Affiliations in practice?

I consider the affiliations valuable. They help me observe contributions from the company perspective and on a project level see the involved parties and their involvement. But how best to achieve affiliations from the status quo? I have past contributions signed off with a personal email address and there are past contributions of people that are no longer involved with the project and for which I have no contact information. So how can I best clean up the affiliations? I already reached out to support. They are very helpful, but I feel I need to take a step back and evaluate my approach. So that is why I post it here. Some questions that come to mind:

  1. In general, to what extent can projects and companies manage the affiliations of contributors and employees? And what is left to the individuals after having created their LFX account?
  2. I can request or invite people to create an LFX account to explicitly manage affiliation. Does that also mean they’ll now have the burden to keep their affiliations up to date?
  3. If an employee no longer works for us, can I terminate the affiliation from the company view?
  4. I have one contributor falsely affiliated as he contributed in his personal time despite working at another organization. Can I change this from a project view, or should I request the contributor to change their contribution affiliation to be a personal contribution?
  5. I notice quite some situations where there are multiple identified contributors which are mere aliases of the same identity. The reason seems to be how contributions have been made, for example signed of with corporate email, personal email and using a GitHub account directly. Can projects or organizations request the merging of these accounts?
  6. In the Employees tab of the LFX Organization Dashboard I don’t see the people that have contributed to LF projects as I would see in the ‘Code contributors from my organization’ frame on the Dashboard page. Is there some way to get a more complete overview of current and past accounts that are associated with my organization so I can ensure their affiliations match?

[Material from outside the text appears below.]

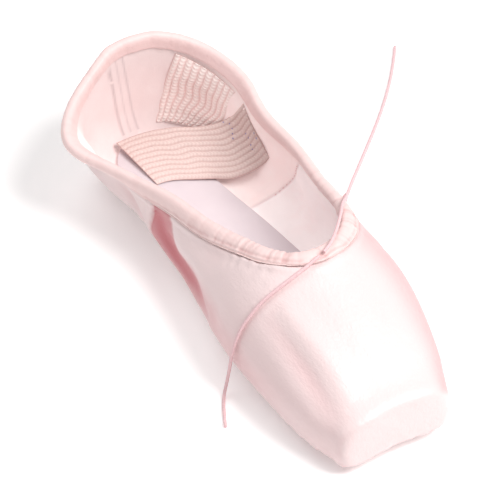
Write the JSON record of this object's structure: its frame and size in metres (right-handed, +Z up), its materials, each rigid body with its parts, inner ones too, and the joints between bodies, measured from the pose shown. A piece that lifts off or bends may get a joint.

Besides these questions I’m looking for general advice how to deal with affiliations in practice. I get the impression that every Open Source contributor should create an LFX account to manage their affiliations but that doesn’t seem to work well because there is little incentive to do so.

3 Likes

Hi, @nicorikken, Thanks for your feedback. If you are open, we would like to discuss the above points in more detail. Can you please send us your availability at npatel@linuxfoundation.org?

I had a great online meeting with the team working on affiliations. For others ending up on this page looking for answers, let me summarize my conclusions here. Of course this is merely based on the status quo and therefore all subject to change.

  • Affiliations are hard to begin with, for several reasons:
    • People can contribute to the same project under different affiliations both intentionally (working for different employers or putting in some of your own free time) and unintentionally (making a contribution for your employer on your personal computer with a git configuration that doesn’t include the affiliation). As you don’t know which is which, the unintentional ones have to be corrected by explicitly managing affiliations in profiles or rewriting git history and changing email addresses.
    • Contributors can actively manage their affiliations but there is the risk of that information not getting updated.
    • The contributors, employers and projects all might want to adjust the affiliations to have it better represent the truth, but resolving this discussion can require communication and back-and-forth.
  • The best solution to me seems to be deliberate in the email address you use for making a commit. Then affiliations will normally automatically reflect the truth, even on a per-commit level. So if you use an online editor, ensure you use the correct email address there too. I’m now considering to rewrite the git history to correct affiliations this way. The codebases are scanned in their entirety so changes in git history should be reflected in the next scan.
  • One might say other information can be used to link identities together and manage affiliations, like LinkedIn and GitLab/GitHub profiles. But LFX has chosen to make that opt-in by the person, which I think is a good practice respecting privacy.
  • Explicitly managed affiliations by individuals and organizations take precedence over the affiliations in the codebase and thus can also be used to add affiliations or make corrections.
    • An individual can claim an identity by creating a profile on https://openprofile.dev There individuals can also connect GitHub and LinkedIn accounts to aid in managing affiliations. It is up to the individual to keep their affiliations up to date
    • Organizations can check their LFX Organization Dashboard https://myorg.lfx.dev Organizations can request an affiliation change which in the back-end results in a ticket to make the change.
  • Regarding the final question of viewing all contributors of an Organization, in the Organization Dashboard, under Employees there is a ‘View by:’ filter on the right side. This filter is set to ‘Most Active’ by default. If you change it to ‘Everyone’ there is no filtering taking place and all registered employees appear.

TLDR;

  • Each contributor should use the email address of the employer or personal email address that reflects the affiliation of that commit. This should make things work automatically. You can make corrections by modifying the commit history as the repositories will be scanned in their entirety.
  • Overrides are possible for individuals by creating an account, claiming the detected identities and setting affiliations.
  • Organizations can request to have affiliations modified.

Thanks for the LFX team for providing great in-depth answers in the videocall.

Hi @nicorikken thank you for your follow up here! :smiley: , glad we were able to assist you with this question!

I’m also glad you believe using email aliases is the best solution here as well.

@nicorikken are you apart of a company OSPO?